━━ Source data

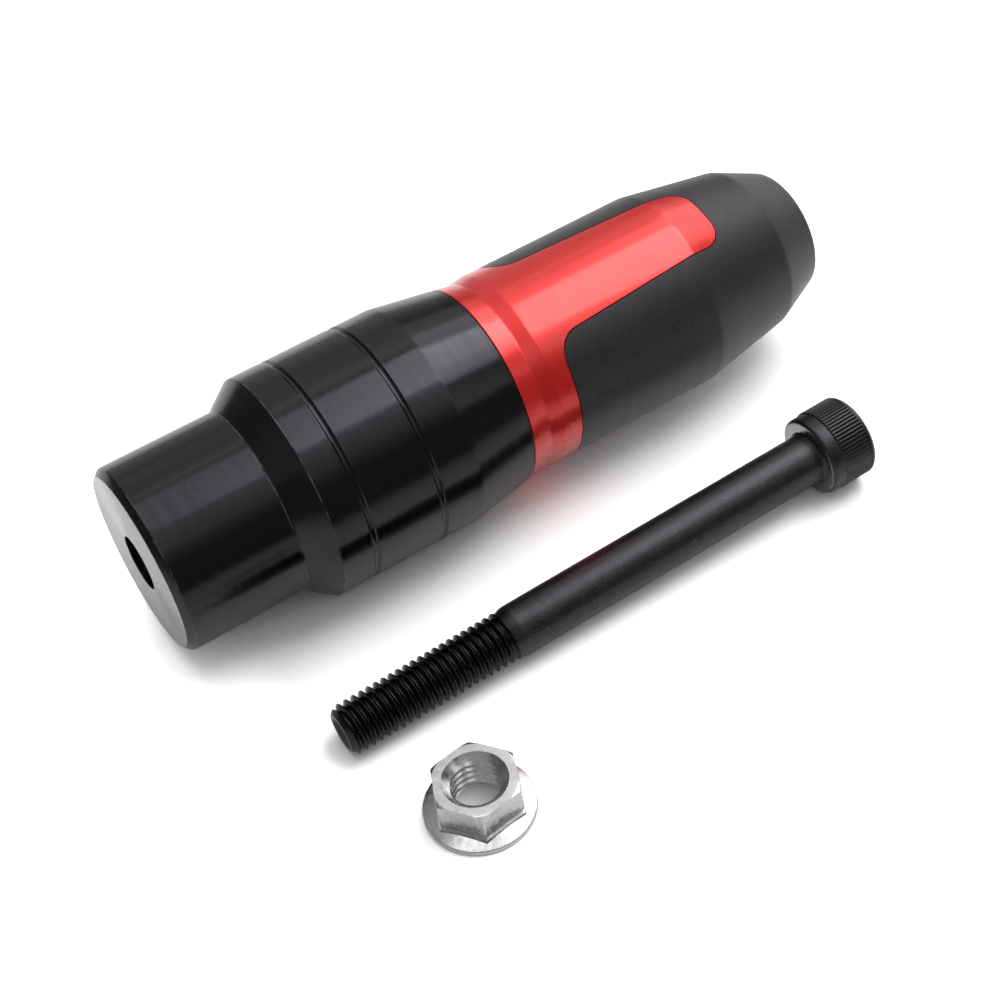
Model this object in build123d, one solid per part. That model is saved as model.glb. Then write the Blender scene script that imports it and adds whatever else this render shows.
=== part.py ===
from build123d import *
import math
import os

# Exhaust slider: the crash bobbin that a motorbike carries beside its exhaust, with its own
# screw and nut. A turned base carries a ring whose two fingers lie flush in a plastic nose.
# All sizes are in millimetres. X runs along the slider from its mounting face to its tip and
# Z is up. The slider lies on its barrel, and its screw and nut lie on the same flat surface.

# Base, from the mounting face to the ring
NECK_D = 36.2
NECK_L = 23.7
FACE_CHAMFER = 1.3
CONE_L = 5.3
BARREL_D = 44.0
BARREL_L = 29.2
TAPER_L = 12.7
TAPER_ANGLE = 9.4
NECK_FILLET = 1.0
EDGE_BREAK = 0.2

# Two shallow round grooves in the barrel, measured from its start
GROOVE_W = 1.3
GROOVE_DEPTH = 0.45
GROOVE_START = 6.8
GROOVE_PITCH = 14.2
GROOVE_COUNT = 2

# Ring: the taper runs on to a waist, and a short flare comes back out to the nose's diameter
WAIST_L = 4.1
FLARE_L = 2.9
HUB_L = 10.6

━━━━

> _What you are asked to do_
Return the lines above exactly, keeping every word.

> _Solution for this problem_
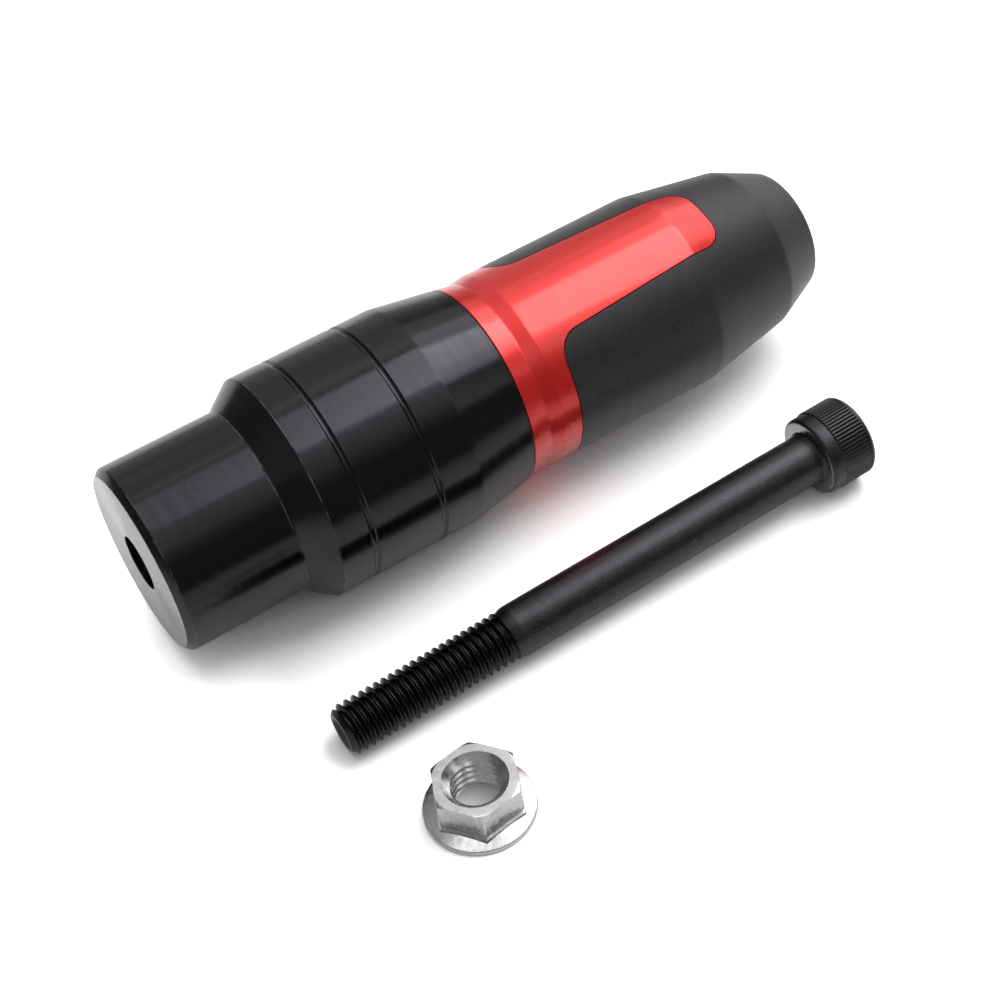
Model this object in build123d, one solid per part. That model is saved as model.glb. Then write the Blender scene script that imports it and adds whatever else this render shows.
=== part.py ===
from build123d import *
import math
import os

# Exhaust slider: the crash bobbin that a motorbike carries beside its exhaust, with its own
# screw and nut. A turned base carries a ring whose two fingers lie flush in a plastic nose.
# All sizes are in millimetres. X runs along the slider from its mounting face to its tip and
# Z is up. The slider lies on its barrel, and its screw and nut lie on the same flat surface.

# Base, from the mounting face to the ring
NECK_D = 36.2
NECK_L = 23.7
FACE_CHAMFER = 1.3
CONE_L = 5.3
BARREL_D = 44.0
BARREL_L = 29.2
TAPER_L = 12.7
TAPER_ANGLE = 9.4
NECK_FILLET = 1.0
EDGE_BREAK = 0.2

# Two shallow round grooves in the barrel, measured from its start
GROOVE_W = 1.3
GROOVE_DEPTH = 0.45
GROOVE_START = 6.8
GROOVE_PITCH = 14.2
GROOVE_COUNT = 2

# Ring: the taper runs on to a waist, and a short flare comes back out to the nose's diameter
WAIST_L = 4.1
FLARE_L = 2.9
HUB_L = 10.6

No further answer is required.